There are some good 12 volt fans in desktop computer cases and power supplies that can utilized too. I mount them in the bottom of juice bottles, and just run clip leads to a motorcycle. battery.


Hi Ray
Very interesting video, a rocket stove would have given the same result?
Can a gasifier make it possible to have higher temperatures?

Hi Ray
Very interesting video, a rocket stove would have given the same result?
Can a gasifier make it possible to have higher temperatures?:confused:

I have only used three rocket stoves, and based on those experiences, I doubt a Rocket Stove the size of the Dasifier could melt Bronze used to sand cast Bells. The unit is an Up-downdraft gasifier with a very short connector pipe to the load. The ejector is located inside that short connector pipe.

1 Like

Ava, it looks like Sean posted it above. Don’t wait for someone to draw it in a CAD program. Make a small model version out of something like 5 gallon pails. Most designs need numerous tweaks. Expect to start with a bit of smoke but you’ll have steady improvement if you stick to it.
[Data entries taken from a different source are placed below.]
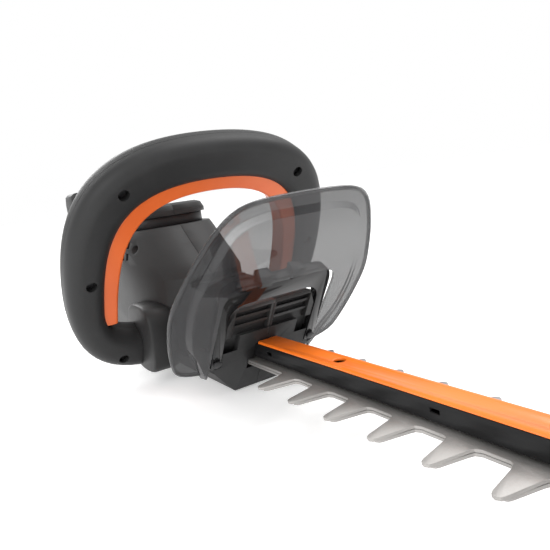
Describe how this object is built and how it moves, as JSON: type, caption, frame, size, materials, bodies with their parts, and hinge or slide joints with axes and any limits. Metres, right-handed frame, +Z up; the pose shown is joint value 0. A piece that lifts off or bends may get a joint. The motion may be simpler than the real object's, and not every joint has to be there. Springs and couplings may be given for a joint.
{
  "type": "hedge trimmer",
  "caption": "Cordless hedge trimmer with a double-sided reciprocating blade, see-through hand guard, loop front handle with a squeeze bar, and a slide-on battery.",
  "frame": {"origin": "on the flat underside of the body, on the centre plane, 60 mm behind the line where the rail leaves the body", "axes": "+X along the blade towards its tip, +Y to the user's left, +Z up"},
  "size_m": [0.9613, 0.228, 0.194],
  "materials": {
    "body_plastic": "dark grey moulded plastic with a fine satin texture",
    "black_plastic": "black moulded plastic",
    "orange_plastic": "orange moulded plastic, satin",
    "orange_cap": "bright orange plastic, smooth",
    "smoked_plastic": "smoked see-through polycarbonate",
    "frame_plastic": "glossy black plastic",
    "rail_black": "black coated steel, satin",
    "blade_steel": "ground and laser-cut spring steel",
    "black_screw": "steel screws with a black oxide finish",
    "bright_steel": "zinc plated steel",
    "cast_alloy": "die-cast alloy",
    "board": "green circuit board",
    "winding": "laminated core with copper windings"
  },
  "bodies": {
    "root": {"guide_rail": "rail_black", "rail_cap": "orange_cap", "tip_guard": "black_plastic", "motor_can": "bright_steel", "gear_case": "cast_alloy", "gear_case_cover": "cast_alloy", "sole_plate": "cast_alloy", "lower_bearing": "bright_steel", "upper_bearing": "bright_steel", "housing_right": "body_plastic", "housing_left": "body_plastic", "vent_band": "black_plastic", "top_cap_right": "body_plastic", "top_cap_left": "body_plastic", "control_board": "board", "bail_switch": "black_plastic", "trigger_switch": "black_plastic", "contact_block": "black_plastic", "trigger_pin": "bright_steel", "loop_handle_front": "body_plastic", "loop_handle_rear": "body_plastic", "collar_right": "body_plastic", "collar_left": "body_plastic", "guard_frame": "frame_plastic", "guard": "smoked_plastic", "blade_bolt_1": "bright_steel", "blade_nut_1": "bright_steel", "blade_bolt_2": "bright_steel", "blade_nut_2": "bright_steel", "blade_bolt_3": "bright_steel", "blade_nut_3": "bright_steel", "blade_bolt_4": "bright_steel", "blade_nut_4": "bright_steel", "housing_screw_1": "black_screw", "housing_screw_2": "black_screw", "housing_screw_3": "black_screw", "housing_screw_4": "black_screw", "housing_screw_5": "black_screw", "loop_screw_1": "black_screw", "loop_screw_2": "black_screw", "loop_screw_3": "black_screw", "loop_screw_4": "black_screw", "loop_screw_5": "black_screw", "loop_screw_6": "black_screw", "frame_screw_1": "black_screw", "frame_screw_2": "black_screw"},
    "upper_blade": {"upper_blade": "blade_steel"},
    "lower_blade": {"lower_blade": "blade_steel"},
    "crank": {"crank_shaft": "bright_steel", "drive_gear": "bright_steel"},
    "rotor": {"motor_armature": "winding", "motor_pinion": "bright_steel", "cooling_fan": "black_plastic"},
    "bail": {"safety_bail": "orange_plastic"},
    "trigger": {"trigger": "black_plastic"},
    "lock_button": {"lock_button": "orange_plastic"},
    "battery": {"battery_case": "black_plastic", "battery_base": "body_plastic", "cell_pack": "frame_plastic"},
    "battery_latch": {"battery_latch": "orange_plastic"}
  },
  "joints": [
    {"name": "upper_blade_stroke", "type": "slide", "parent": "root", "child": "upper_blade", "axis": [1, 0, 0], "range_m": [-0.006, 0.006]},
    {"name": "lower_blade_stroke", "type": "slide", "parent": "root", "child": "lower_blade", "axis": [1, 0, 0], "range_m": [-0.006, 0.006]},
    {"name": "crank_spin", "type": "hinge", "parent": "root", "child": "crank", "pos_m": [-0.0745, 0, 0.03], "axis": [0, 0, 1], "continuous": true},
    {"name": "rotor_spin", "type": "hinge", "parent": "root", "child": "rotor", "pos_m": [-0.112, 0, 0.06], "axis": [0, 0, 1], "continuous": true},
    {"name": "bail_squeeze", "type": "slide", "parent": "root", "child": "bail", "axis": [0.5, 0, 0.866], "range_m": [0, 0.004], "stiffness_N_per_m": 900, "springref_m": -0.006},
    {"name": "trigger_pull", "type": "hinge", "parent": "root", "child": "trigger", "pos_m": [-0.204, 0, 0.128], "axis": [0, 1, 0], "range_deg": [0, 12], "stiffness_Nm_per_rad": 0.5, "springref_deg": -8.59},
    {"name": "lock_press", "type": "slide", "parent": "root", "child": "lock_button", "axis": [0, 0, -1], "range_m": [0, 0.004], "stiffness_N_per_m": 300, "springref_m": -0.004},
    {"name": "battery_slide", "type": "slide", "parent": "root", "child": "battery", "axis": [0, 0, 1], "range_m": [0, 0.09]},
    {"name": "latch_press", "type": "slide", "parent": "battery", "child": "battery_latch", "axis": [0, 0, -1], "range_m": [0, 0.003], "stiffness_N_per_m": 400, "springref_m": -0.004}
  ],
  "couplings": [
    {"joint": "lower_blade_stroke", "follows": "upper_blade_stroke", "ratio": -1},
    {"joint": "rotor_spin", "follows": "crank_spin", "ratio": -4}
  ]
}
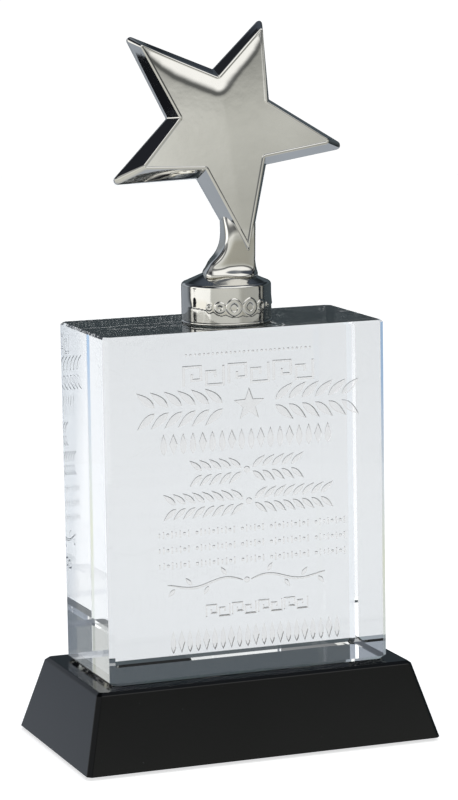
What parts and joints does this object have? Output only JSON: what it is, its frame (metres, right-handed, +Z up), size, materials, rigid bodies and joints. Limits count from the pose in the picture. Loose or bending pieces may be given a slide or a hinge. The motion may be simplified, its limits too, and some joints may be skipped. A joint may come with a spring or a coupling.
{
  "type": "star trophy",
  "caption": "Cast metal star leaning back on a round metal collar, bonded to an engraved clear crystal block on a flared dark crystal plinth.",
  "frame": {"origin": "at floor level, under the middle of the plinth", "axes": "+Z up, front face of the block towards -Y, width along X"},
  "size_m": [0.1084, 0.0652, 0.2085],
  "materials": {
    "dark_crystal": "polished",
    "clear_crystal": "polished, front engraved",
    "foot_vinyl": "clear satin",
    "adhesive": "clear",
    "star_metal": "polished nickel plate",
    "collar_metal": "polished nickel plate",
    "fixing_steel": "zinc plated"
  },
  "bodies": {
    "root": {"base_plinth": "dark_crystal", "foot_front_left": "foot_vinyl", "foot_front_right": "foot_vinyl", "foot_back_left": "foot_vinyl", "foot_back_right": "foot_vinyl", "base_bond": "adhesive", "crystal_block": "clear_crystal", "collar_bond": "adhesive", "mounting_disc": "collar_metal", "collar": "collar_metal", "lock_nut": "fixing_steel", "lock_washer": "fixing_steel", "threaded_stud": "fixing_steel", "star_casting": "star_metal"}
  },
  "joints": []
}
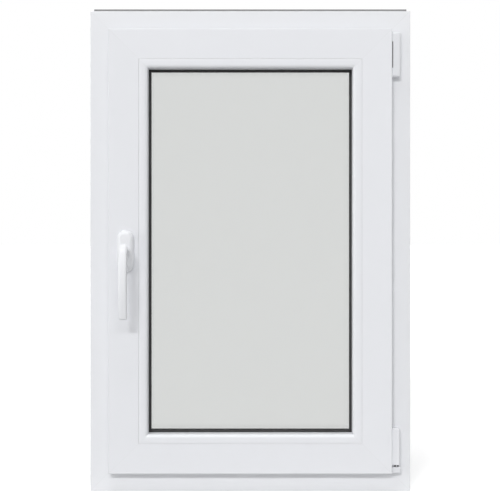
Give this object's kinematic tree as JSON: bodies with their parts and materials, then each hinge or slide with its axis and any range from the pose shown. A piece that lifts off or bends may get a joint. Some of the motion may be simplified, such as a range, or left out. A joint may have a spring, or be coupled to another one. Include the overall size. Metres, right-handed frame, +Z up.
{
  "type": "basement window",
  "caption": "White plastic tilt and turn basement window: fixed outer frame, one glazed sash lapping over it, lever handle on the left and covered hinges on the right.",
  "frame": {"origin": "middle of the frame's underside, at half the frame's depth", "axes": "+Z up the window, +X to the right seen from the room, -Y towards the room"},
  "size_m": [0.6, 0.14, 0.9035],
  "materials": {
    "white_plastic": "semi-gloss white window plastic, faint extrusion texture",
    "bead_plastic": "semi-gloss white window plastic",
    "black_seal": "matte black sealing rubber",
    "clear_glass": "clear sealed double glass",
    "spacer_metal": "dark anodised spacer",
    "handle_white": "white powder coat",
    "hinge_cover_white": "white clip-on cover",
    "hinge_metal": "dark zinc-plated steel",
    "strip_grey": "grey sealing strip",
    "cap_white": "white moulded cap"
  },
  "bodies": {
    "root": {"frame_head": "white_plastic", "frame_sill": "white_plastic", "frame_jamb_left": "white_plastic", "frame_jamb_right": "white_plastic", "frame_seal": "black_seal", "head_strip": "strip_grey", "drain_cap_left": "cap_white", "drain_cap_right": "cap_white", "sash_top_rail": "white_plastic", "sash_bottom_rail": "white_plastic", "sash_lock_stile": "white_plastic", "sash_hinge_stile": "white_plastic", "sash_seal": "black_seal", "glazing_bead_top": "bead_plastic", "glazing_bead_bottom": "bead_plastic", "glazing_bead_left": "bead_plastic", "glazing_bead_right": "bead_plastic", "glass_pane_inside": "clear_glass", "glass_pane_outside": "clear_glass", "glass_seal_inside": "black_seal", "glass_seal_outside": "black_seal", "glass_spacer": "spacer_metal", "handle_rosette": "handle_white", "handle_collar": "handle_white", "handle_lever": "handle_white", "top_hinge_cover": "hinge_cover_white", "top_hinge_bearing": "hinge_metal", "top_hinge_pin": "hinge_metal", "top_hinge_strap": "hinge_metal", "bottom_hinge_upper_cover": "hinge_cover_white", "bottom_hinge_lower_cover": "hinge_cover_white", "bottom_hinge_bearing": "hinge_metal", "bottom_hinge_strap": "hinge_metal", "bottom_hinge_pin": "hinge_metal", "bottom_hinge_screw": "hinge_metal"}
  },
  "joints": []
}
I do not visualize the interior of this construction. Are there plans, photos … of this construction somewhere?


Thanks for the tip about the blower for the gasifier. I have located a 12v pc fan and will be attaching one to the gasifier and get another to push more air into my combustion chamber in the furnace under my charcoal making box.

It will also ensure that smoke does not escape in that air vent. Methink!